### What is being asked:
Only one portion of the data is to be written out: from the line bearing "extrude(amount=sheet_thickness)" through the line bearing "obj.matrix_world = world". Write it exactly as it appears.

****

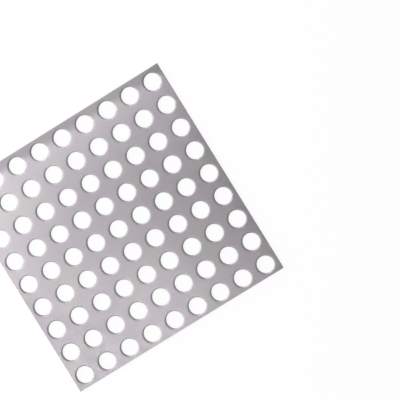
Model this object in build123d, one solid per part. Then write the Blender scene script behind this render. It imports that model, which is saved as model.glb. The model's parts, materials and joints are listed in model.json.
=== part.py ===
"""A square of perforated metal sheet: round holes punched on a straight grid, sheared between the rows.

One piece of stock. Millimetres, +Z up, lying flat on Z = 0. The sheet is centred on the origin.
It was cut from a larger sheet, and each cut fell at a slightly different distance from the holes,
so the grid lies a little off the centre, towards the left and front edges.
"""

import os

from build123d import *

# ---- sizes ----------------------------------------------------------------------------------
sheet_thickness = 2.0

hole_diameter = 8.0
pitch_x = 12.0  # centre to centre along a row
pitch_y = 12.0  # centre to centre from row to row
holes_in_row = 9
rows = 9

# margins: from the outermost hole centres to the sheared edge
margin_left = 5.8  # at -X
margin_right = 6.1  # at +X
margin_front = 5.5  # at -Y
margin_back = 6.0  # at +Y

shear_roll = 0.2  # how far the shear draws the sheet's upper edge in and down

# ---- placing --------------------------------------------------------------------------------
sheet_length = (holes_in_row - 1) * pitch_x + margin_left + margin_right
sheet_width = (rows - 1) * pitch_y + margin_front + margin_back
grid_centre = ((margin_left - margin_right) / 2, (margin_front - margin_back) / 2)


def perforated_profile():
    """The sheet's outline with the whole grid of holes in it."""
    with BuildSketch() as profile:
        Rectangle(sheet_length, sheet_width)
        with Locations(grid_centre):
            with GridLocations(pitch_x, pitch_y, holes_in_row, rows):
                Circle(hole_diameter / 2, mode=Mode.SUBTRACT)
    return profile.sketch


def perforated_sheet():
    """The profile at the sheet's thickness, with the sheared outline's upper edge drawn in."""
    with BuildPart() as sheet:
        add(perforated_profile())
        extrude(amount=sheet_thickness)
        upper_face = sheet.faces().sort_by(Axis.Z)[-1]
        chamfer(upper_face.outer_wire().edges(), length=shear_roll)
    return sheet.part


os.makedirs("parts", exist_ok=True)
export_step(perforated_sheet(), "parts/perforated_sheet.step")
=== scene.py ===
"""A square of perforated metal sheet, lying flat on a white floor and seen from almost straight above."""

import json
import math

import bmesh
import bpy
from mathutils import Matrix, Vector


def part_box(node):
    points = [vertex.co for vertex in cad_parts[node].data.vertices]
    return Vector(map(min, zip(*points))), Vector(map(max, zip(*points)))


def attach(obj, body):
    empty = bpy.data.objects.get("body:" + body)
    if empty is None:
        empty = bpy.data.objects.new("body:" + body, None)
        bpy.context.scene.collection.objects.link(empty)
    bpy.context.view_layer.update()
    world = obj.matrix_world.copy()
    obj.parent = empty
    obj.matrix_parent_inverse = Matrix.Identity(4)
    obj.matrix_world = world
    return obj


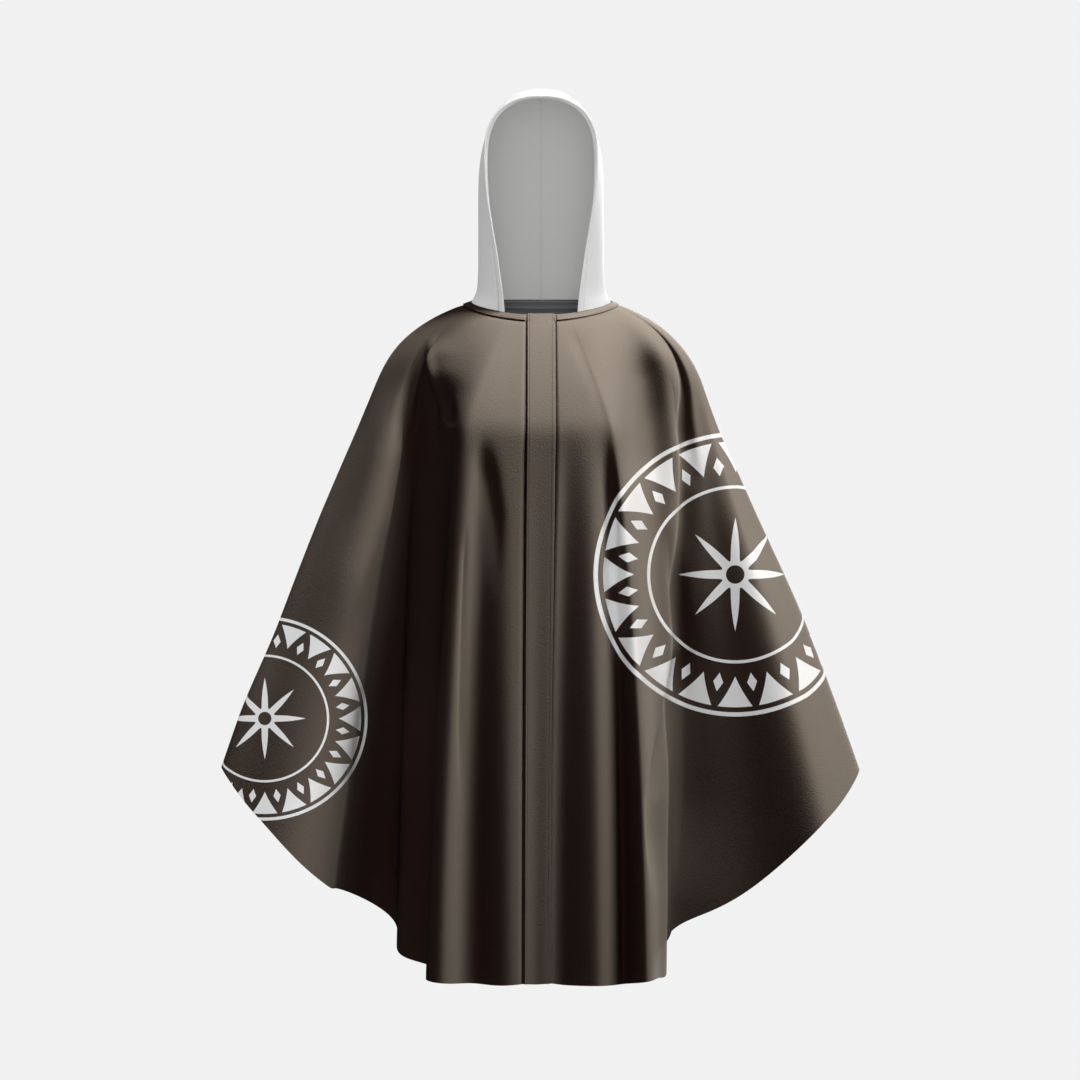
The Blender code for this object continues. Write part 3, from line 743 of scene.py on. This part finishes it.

****

### Correct result:
        extrude(amount=sheet_thickness)
        upper_face = sheet.faces().sort_by(Axis.Z)[-1]
        chamfer(upper_face.outer_wire().edges(), length=shear_roll)
    return sheet.part


os.makedirs("parts", exist_ok=True)
export_step(perforated_sheet(), "parts/perforated_sheet.step")
=== scene.py ===
"""A square of perforated metal sheet, lying flat on a white floor and seen from almost straight above."""

import json
import math

import bmesh
import bpy
from mathutils import Matrix, Vector


def part_box(node):
    points = [vertex.co for vertex in cad_parts[node].data.vertices]
    return Vector(map(min, zip(*points))), Vector(map(max, zip(*points)))


def attach(obj, body):
    empty = bpy.data.objects.get("body:" + body)
    if empty is None:
        empty = bpy.data.objects.new("body:" + body, None)
        bpy.context.scene.collection.objects.link(empty)
    bpy.context.view_layer.update()
    world = obj.matrix_world.copy()
    obj.parent = empty
    obj.matrix_parent_inverse = Matrix.Identity(4)
    obj.matrix_world = world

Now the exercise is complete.